## [Required work]
Consider the listing below. Extract exactly the lines from the line containing "piece('top_cover', topCover(), GLOSS_BLACK);" to the line containing "return Vector((ANVIL_X +", both included.

## [Extracted entries]
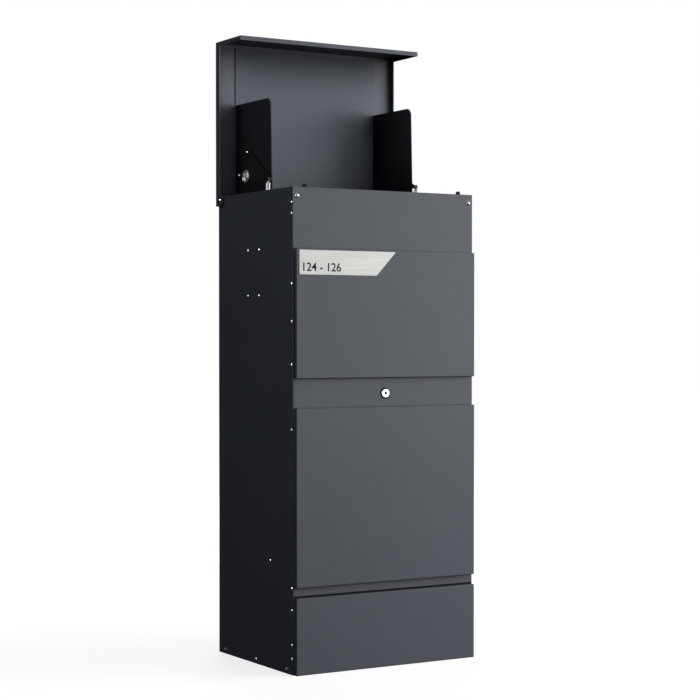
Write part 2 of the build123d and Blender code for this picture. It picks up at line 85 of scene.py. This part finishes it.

...

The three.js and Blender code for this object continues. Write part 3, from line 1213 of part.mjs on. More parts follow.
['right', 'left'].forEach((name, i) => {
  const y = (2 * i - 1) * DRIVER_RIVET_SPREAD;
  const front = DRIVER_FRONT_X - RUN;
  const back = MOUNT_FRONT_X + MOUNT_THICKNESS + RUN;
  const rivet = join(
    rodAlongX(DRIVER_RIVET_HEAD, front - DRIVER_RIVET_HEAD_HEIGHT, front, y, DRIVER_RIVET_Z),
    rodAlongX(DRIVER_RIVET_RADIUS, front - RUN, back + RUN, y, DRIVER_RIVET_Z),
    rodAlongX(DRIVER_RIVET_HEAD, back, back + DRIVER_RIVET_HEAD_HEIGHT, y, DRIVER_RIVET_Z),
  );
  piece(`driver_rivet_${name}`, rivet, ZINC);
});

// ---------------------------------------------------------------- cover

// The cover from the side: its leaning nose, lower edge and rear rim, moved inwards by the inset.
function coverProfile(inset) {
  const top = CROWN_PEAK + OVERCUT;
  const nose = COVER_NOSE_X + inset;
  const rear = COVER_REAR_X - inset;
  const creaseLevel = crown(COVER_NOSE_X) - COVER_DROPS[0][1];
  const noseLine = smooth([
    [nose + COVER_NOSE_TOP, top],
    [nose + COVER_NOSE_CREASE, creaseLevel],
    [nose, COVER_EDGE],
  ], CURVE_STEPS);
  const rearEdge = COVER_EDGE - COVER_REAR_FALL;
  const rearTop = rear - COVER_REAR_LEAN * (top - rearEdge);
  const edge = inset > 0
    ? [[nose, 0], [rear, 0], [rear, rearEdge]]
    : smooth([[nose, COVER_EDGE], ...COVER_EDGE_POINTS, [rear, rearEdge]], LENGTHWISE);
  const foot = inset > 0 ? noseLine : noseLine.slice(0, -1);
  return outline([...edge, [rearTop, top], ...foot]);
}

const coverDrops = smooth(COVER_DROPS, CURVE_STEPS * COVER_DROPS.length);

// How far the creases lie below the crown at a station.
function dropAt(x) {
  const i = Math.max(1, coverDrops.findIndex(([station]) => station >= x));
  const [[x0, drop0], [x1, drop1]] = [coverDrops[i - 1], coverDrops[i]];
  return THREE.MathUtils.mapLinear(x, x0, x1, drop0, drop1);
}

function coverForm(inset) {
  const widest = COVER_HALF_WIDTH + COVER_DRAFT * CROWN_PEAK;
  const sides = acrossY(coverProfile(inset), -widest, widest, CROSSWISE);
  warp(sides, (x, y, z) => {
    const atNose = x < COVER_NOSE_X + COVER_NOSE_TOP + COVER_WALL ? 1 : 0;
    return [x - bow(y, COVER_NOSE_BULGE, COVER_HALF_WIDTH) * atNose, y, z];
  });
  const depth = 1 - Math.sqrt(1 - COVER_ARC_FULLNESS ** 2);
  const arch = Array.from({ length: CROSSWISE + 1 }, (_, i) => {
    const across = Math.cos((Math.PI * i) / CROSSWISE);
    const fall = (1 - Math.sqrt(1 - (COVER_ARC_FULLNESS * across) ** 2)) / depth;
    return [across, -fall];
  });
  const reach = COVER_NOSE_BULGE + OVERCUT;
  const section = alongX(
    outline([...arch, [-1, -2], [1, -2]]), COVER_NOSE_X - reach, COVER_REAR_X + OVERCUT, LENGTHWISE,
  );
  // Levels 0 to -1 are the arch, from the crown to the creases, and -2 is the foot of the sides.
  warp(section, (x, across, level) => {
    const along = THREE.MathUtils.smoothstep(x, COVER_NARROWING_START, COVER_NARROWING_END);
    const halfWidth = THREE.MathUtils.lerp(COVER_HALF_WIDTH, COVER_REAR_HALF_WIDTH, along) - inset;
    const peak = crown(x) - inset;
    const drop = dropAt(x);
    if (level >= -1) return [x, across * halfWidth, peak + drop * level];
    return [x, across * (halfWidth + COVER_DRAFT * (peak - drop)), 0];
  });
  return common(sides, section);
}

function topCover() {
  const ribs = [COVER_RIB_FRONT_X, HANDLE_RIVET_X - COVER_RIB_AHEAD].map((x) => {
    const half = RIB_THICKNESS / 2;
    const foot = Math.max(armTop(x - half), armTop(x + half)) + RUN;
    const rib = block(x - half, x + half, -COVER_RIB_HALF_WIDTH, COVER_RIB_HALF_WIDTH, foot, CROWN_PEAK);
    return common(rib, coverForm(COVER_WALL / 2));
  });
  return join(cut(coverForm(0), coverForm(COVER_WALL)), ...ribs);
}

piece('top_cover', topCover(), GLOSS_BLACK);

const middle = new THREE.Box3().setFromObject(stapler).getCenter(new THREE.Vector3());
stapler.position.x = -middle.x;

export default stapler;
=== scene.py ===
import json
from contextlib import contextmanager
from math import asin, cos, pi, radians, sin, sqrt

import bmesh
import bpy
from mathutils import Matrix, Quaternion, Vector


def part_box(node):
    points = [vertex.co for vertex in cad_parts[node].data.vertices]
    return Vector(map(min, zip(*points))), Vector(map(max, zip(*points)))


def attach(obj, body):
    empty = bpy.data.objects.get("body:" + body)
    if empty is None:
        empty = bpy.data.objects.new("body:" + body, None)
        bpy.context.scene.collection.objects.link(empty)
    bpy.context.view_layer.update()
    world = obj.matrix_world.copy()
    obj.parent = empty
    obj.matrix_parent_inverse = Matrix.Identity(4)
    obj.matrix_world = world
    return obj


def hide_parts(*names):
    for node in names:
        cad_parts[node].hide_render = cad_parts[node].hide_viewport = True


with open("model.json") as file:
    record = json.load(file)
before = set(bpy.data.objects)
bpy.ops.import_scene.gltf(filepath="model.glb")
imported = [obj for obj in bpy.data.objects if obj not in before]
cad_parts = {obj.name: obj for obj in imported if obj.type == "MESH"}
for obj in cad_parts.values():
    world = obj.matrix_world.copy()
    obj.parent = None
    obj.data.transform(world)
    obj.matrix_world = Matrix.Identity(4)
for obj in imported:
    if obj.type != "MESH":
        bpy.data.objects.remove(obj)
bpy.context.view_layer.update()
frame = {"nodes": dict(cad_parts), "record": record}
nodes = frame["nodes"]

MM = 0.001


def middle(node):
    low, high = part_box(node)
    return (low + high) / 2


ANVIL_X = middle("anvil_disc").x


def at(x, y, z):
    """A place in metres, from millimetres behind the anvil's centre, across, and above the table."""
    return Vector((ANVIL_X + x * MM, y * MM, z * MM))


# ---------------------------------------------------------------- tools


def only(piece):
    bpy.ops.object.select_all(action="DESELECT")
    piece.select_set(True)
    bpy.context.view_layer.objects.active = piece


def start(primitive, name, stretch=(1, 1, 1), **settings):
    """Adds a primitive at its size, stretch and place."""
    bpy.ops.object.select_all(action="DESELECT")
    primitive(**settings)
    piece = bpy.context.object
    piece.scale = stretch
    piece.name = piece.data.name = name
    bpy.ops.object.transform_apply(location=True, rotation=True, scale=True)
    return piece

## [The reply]
piece('top_cover', topCover(), GLOSS_BLACK);

const middle = new THREE.Box3().setFromObject(stapler).getCenter(new THREE.Vector3());
stapler.position.x = -middle.x;

export default stapler;
=== scene.py ===
import json
from contextlib import contextmanager
from math import asin, cos, pi, radians, sin, sqrt

import bmesh
import bpy
from mathutils import Matrix, Quaternion, Vector


def part_box(node):
    points = [vertex.co for vertex in cad_parts[node].data.vertices]
    return Vector(map(min, zip(*points))), Vector(map(max, zip(*points)))


def attach(obj, body):
    empty = bpy.data.objects.get("body:" + body)
    if empty is None:
        empty = bpy.data.objects.new("body:" + body, None)
        bpy.context.scene.collection.objects.link(empty)
    bpy.context.view_layer.update()
    world = obj.matrix_world.copy()
    obj.parent = empty
    obj.matrix_parent_inverse = Matrix.Identity(4)
    obj.matrix_world = world
    return obj


def hide_parts(*names):
    for node in names:
        cad_parts[node].hide_render = cad_parts[node].hide_viewport = True


with open("model.json") as file:
    record = json.load(file)
before = set(bpy.data.objects)
bpy.ops.import_scene.gltf(filepath="model.glb")
imported = [obj for obj in bpy.data.objects if obj not in before]
cad_parts = {obj.name: obj for obj in imported if obj.type == "MESH"}
for obj in cad_parts.values():
    world = obj.matrix_world.copy()
    obj.parent = None
    obj.data.transform(world)
    obj.matrix_world = Matrix.Identity(4)
for obj in imported:
    if obj.type != "MESH":
        bpy.data.objects.remove(obj)
bpy.context.view_layer.update()
frame = {"nodes": dict(cad_parts), "record": record}
nodes = frame["nodes"]

MM = 0.001


def middle(node):
    low, high = part_box(node)
    return (low + high) / 2


ANVIL_X = middle("anvil_disc").x


def at(x, y, z):
    """A place in metres, from millimetres behind the anvil's centre, across, and above the table."""
    return Vector((ANVIL_X + x * MM, y * MM, z * MM))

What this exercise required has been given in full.